>> start

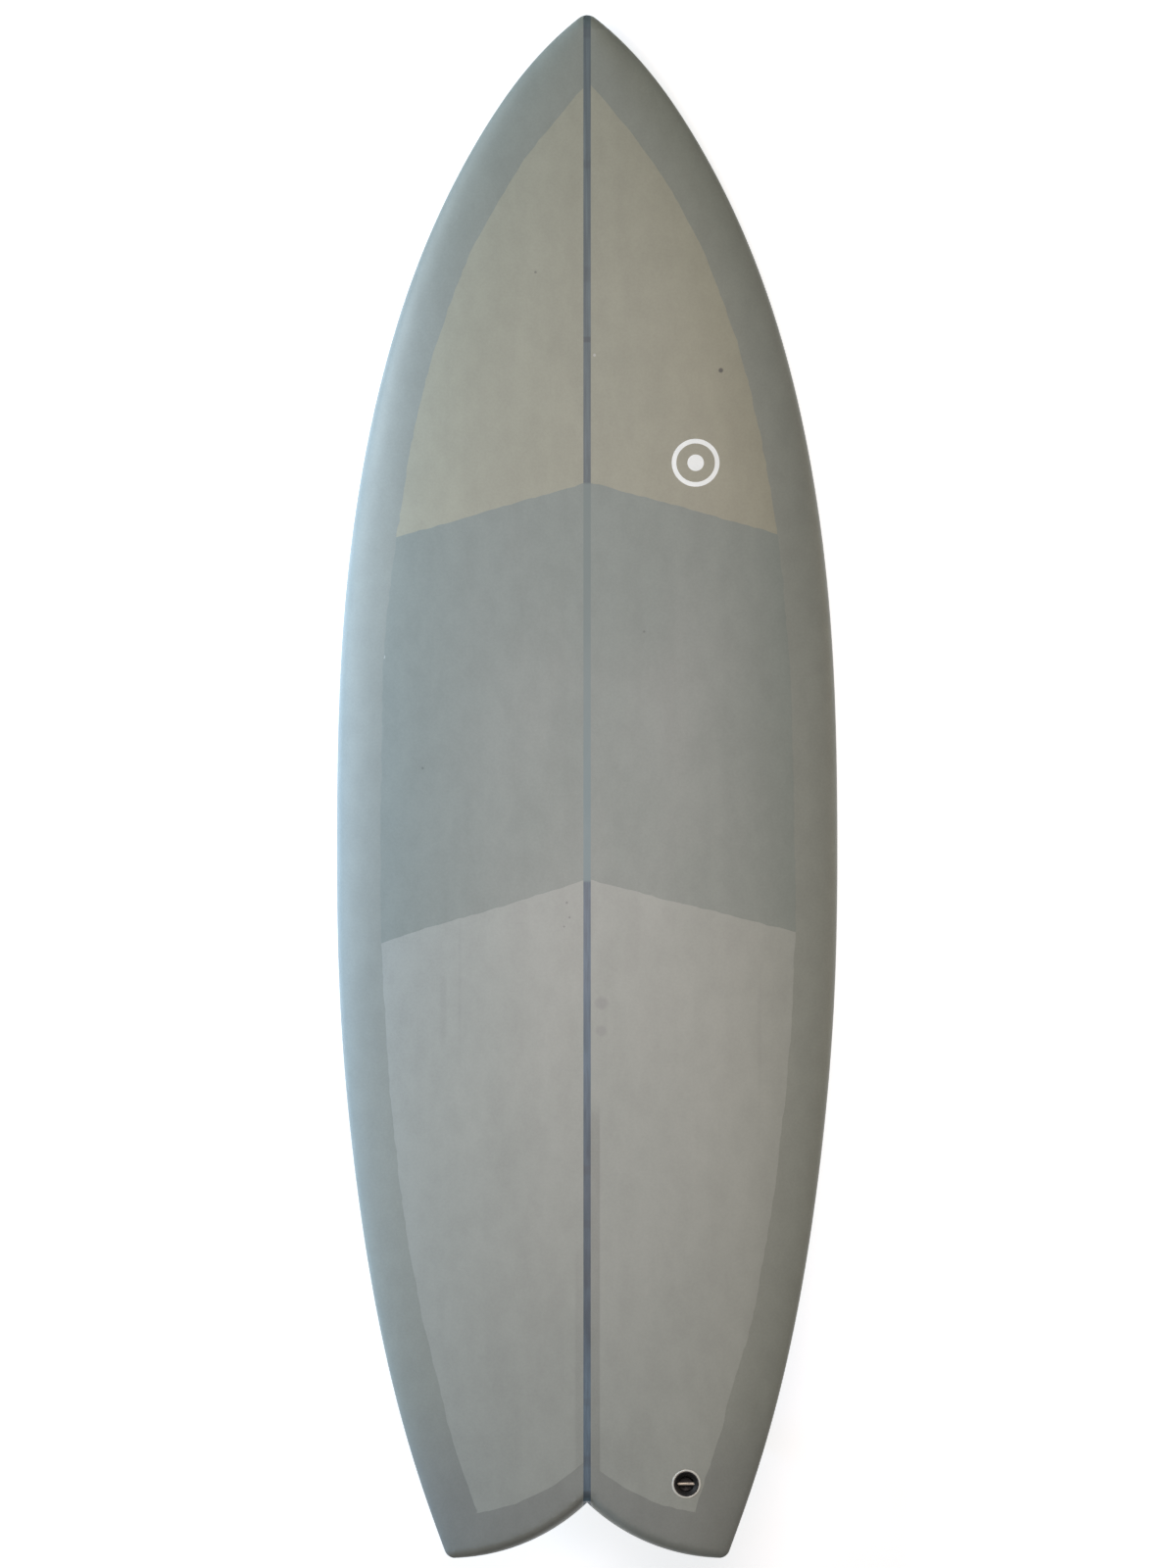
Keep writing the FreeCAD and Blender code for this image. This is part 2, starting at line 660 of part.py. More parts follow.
def blade_section(share, lead):
    """The fin's section at a share of its depth: a flat inner side and a foiled outer side."""
    base, rake, thick = size("fin_base"), size("fin_rake"), size("fin_thickness")
    below = max(0.0, share)
    front = -rake + (base / 2 + rake) * (1 - below**1.3) ** 0.75
    back = -base / 2 + size("fin_hollow") * math.sin(math.pi * below) - (rake - base / 2) * below
    chord, edge = front - back, size("fin_edge") * (1 - 0.5 * below)
    thin = size("fin_tip_thickness")
    deep = thin + (thick - thin) * (1 - below) ** 0.8
    flat, z = thick / 2 - 0.5, share * size("fin_depth")
    outer = []
    for step in range(FOIL_STEPS + 1):
        part = (step / FOIL_STEPS) ** 1.6
        swell = min(1.0, FOIL_BLUNTNESS * math.sqrt(part) * (1 - part) ** 0.9 / FOIL_PEAK)
        depth = (swell + FOIL_FULLNESS * part) * deep * (1 - part) + edge * part
        outer.append(Vector(flat - depth, lead * (front - chord * part), z))
    curve = Part.BSplineCurve()
    curve.interpolate(outer)
    tail = Vector(flat, outer[-1].y, z)
    nose = Vector(flat, outer[0].y, z)
    return Part.Wire([curve.toShape(), Part.makeLine(outer[-1], tail), Part.makeLine(tail, nose)])


def make_fin(side):
    """A keel fin: a foiled blade fitted to the bottom, and two tabs."""
    lead = SIDES[side]
    blade = Part.makeLoft([blade_section(share, lead) for share in BLADE_STATIONS], True)
    blade.Placement = fin_frame(lead)
    blade = blade.cut(hull(-size("fin_gap")))
    length, width, depth = size("tab_length"), size("tab_width"), size("tab_depth")
    for end in ENDS.values():
        corner = Vector(-width / 2, -length / 2, -depth)
        tab = Part.makeBox(width, length, depth + size("tab_root"), corner)
        tab.Placement = plug_frame(lead, end)
        blade = blade.fuse(tab)
    return shaped(f"{side}_fin", blade)


# ---------------------------------------------------------------------------------------------------------
# The board at rest
# ---------------------------------------------------------------------------------------------------------


def resting_placement(fin, outer):
    """Tips the board onto its fin tips and belly, and centres it over the origin, on the floor."""
    fin_points = fin.Shape.tessellate(0.2)[0]
    belly = [Vector(0, y, rocker(y)) for y in range(0, int(size("board_length")), 5)]
    low, high = 0.0, 20.0
    while high - low > 1e-6:
        tilt = (low + high) / 2
        turn = Rotation(X, -tilt)
        fin_low, belly_low = (min(turn.multVec(p).z for p in points) for points in (fin_points, belly))
        low, high = (tilt, high) if fin_low < belly_low else (low, tilt)
    turned = Placement(Vector(), turn)
    boxes = [outer.copy(), fin.Shape.copy()]
    for shape in boxes:
        shape.Placement = turned * shape.Placement
    hull_box, fin_box = (shape.optimalBoundingBox(False) for shape in boxes)
    shift = Vector(0, -(hull_box.YMin + hull_box.YMax) / 2, -min(hull_box.ZMin, fin_box.ZMin))
    return Placement(shift, turn)


def main():
    outer = make_laminations()
    hull_parts = [item for item in doc.Objects if item.TypeId == "Part::Feature"]
    leash_parts = make_leash_plug()
    fin_fittings = make_fin_fittings(outer)
    fins = [make_fin(side) for side in SIDES]
    doc.recompute()

    at_rest = resting_placement(fins[1], outer)
    for item in [*hull_parts, *fin_fittings, *fins]:
        item.Placement = at_rest * item.Placement
    cup, pin, ring = leash_parts
    for item in (cup, ring):
        item.Placement = at_rest * LEASH
    for key in ("Placement.Base.x", "Placement.Base.z"):
        pin.setExpression(key, None)
    pin.Placement = at_rest * LEASH * pin.Placement
    doc.recompute()

    sub_parts = [*hull_parts, cup, pin, ring, *fin_fittings, *fins]
    for item in doc.Objects:
        if {"Invalid", "Error"} & set(item.State):
            raise RuntimeError(f"{item.Label} failed: {item.State}")
    os.makedirs("parts", exist_ok=True)
    for item in sub_parts:
        if item.Shape.isNull() or not item.Shape.isValid():
            raise RuntimeError(f"{item.Label} has no valid shape")
        item.Shape.exportStep(f"parts/{item.Label}.step")
        print(item.Label, len(item.Shape.Solids), "solids", round(item.Shape.Volume / 1000, 2), "cm3")


main()
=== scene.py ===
"""The looks of a fish-tail surfboard, built around its CAD frame.

The board's lines repeat the ones that its CAD solids are drawn from: millimetres, level, +Y from the
tail tips to the nose, +X to the right rail, +Z out of the deck. REST carries them to the row frame, in
metres, where the board rests on its two fin tips and its belly.
"""

import json
import math
import random

import bpy
import numpy as np
from mathutils import Matrix, Vector
from mathutils.geometry import delaunay_2d_cdt
from mathutils.kdtree import KDTree


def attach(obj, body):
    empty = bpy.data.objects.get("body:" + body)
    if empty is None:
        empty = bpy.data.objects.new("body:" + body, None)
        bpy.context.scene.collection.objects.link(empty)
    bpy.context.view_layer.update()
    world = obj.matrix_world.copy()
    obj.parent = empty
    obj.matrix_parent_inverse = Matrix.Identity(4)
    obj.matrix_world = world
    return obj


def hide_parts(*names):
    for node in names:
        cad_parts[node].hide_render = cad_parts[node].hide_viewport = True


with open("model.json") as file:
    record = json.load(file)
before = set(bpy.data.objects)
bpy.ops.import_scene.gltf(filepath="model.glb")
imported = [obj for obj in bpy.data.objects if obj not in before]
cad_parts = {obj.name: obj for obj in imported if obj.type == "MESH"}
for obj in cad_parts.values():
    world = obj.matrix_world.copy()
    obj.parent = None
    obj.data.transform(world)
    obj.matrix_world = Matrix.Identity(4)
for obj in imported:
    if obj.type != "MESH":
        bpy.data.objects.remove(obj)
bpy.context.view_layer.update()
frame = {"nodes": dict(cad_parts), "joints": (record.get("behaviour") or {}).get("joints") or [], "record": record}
scene = bpy.context.scene

# ---- The board's lines, in millimetres

LENGTH = 1676.4
THICKNESS, THICK_STATION = 63.5, 860.0
NOSE_THICKNESS, TAIL_THICKNESS = 9.0, 20.0
NOSE_FOIL_POWER, TAIL_FOIL_POWER = 1.9, 1.7
LOW_STATION, NOSE_ROCKER, TAIL_ROCKER = 720.0, 110.0, 45.0
RAIL_HEIGHT = 0.38
DECK_ROUNDNESS, BOTTOM_ROUNDNESS = 2.4, 8.0
LOBE_RADIUS, LOBE_SPREAD = 217.5, 150.0  # the trailing edges' arcs
TIP_RADIUS = 12.0  # of the tail's corners in plan
DECK_ROLL, BOTTOM_ROLL = 11.0, 3.5  # how the deck and the bottom round over to the trailing edges

# Distance from the tail tips, half width
OUTLINE = [
    (-30.0, 140.5),
    (0.0, 152.0),
    (96.0, 186.0),
    (224.0, 220.3),
    (395.0, 250.0),
    (607.0, 269.7),
    (800.0, 273.05),
    (1033.0, 264.5),
    (1246.0, 232.6),
    (1417.0, 180.6),
    (1544.0, 117.7),
    (1630.0, 55.5),
    (1676.4, 5.0),
]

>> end

Starting with the line that contains "sub_parts = [*hull_parts, cup, pin, ring, *fin_fittings, *fins]", repeat each line exactly, and stop once the line that contains "for node in" has been repeated.

    sub_parts = [*hull_parts, cup, pin, ring, *fin_fittings, *fins]
    for item in doc.Objects:
        if {"Invalid", "Error"} & set(item.State):
            raise RuntimeError(f"{item.Label} failed: {item.State}")
    os.makedirs("parts", exist_ok=True)
    for item in sub_parts:
        if item.Shape.isNull() or not item.Shape.isValid():
            raise RuntimeError(f"{item.Label} has no valid shape")
        item.Shape.exportStep(f"parts/{item.Label}.step")
        print(item.Label, len(item.Shape.Solids), "solids", round(item.Shape.Volume / 1000, 2), "cm3")


main()
=== scene.py ===
"""The looks of a fish-tail surfboard, built around its CAD frame.

The board's lines repeat the ones that its CAD solids are drawn from: millimetres, level, +Y from the
tail tips to the nose, +X to the right rail, +Z out of the deck. REST carries them to the row frame, in
metres, where the board rests on its two fin tips and its belly.
"""

import json
import math
import random

import bpy
import numpy as np
from mathutils import Matrix, Vector
from mathutils.geometry import delaunay_2d_cdt
from mathutils.kdtree import KDTree


def attach(obj, body):
    empty = bpy.data.objects.get("body:" + body)
    if empty is None:
        empty = bpy.data.objects.new("body:" + body, None)
        bpy.context.scene.collection.objects.link(empty)
    bpy.context.view_layer.update()
    world = obj.matrix_world.copy()
    obj.parent = empty
    obj.matrix_parent_inverse = Matrix.Identity(4)
    obj.matrix_world = world
    return obj


def hide_parts(*names):
    for node in names:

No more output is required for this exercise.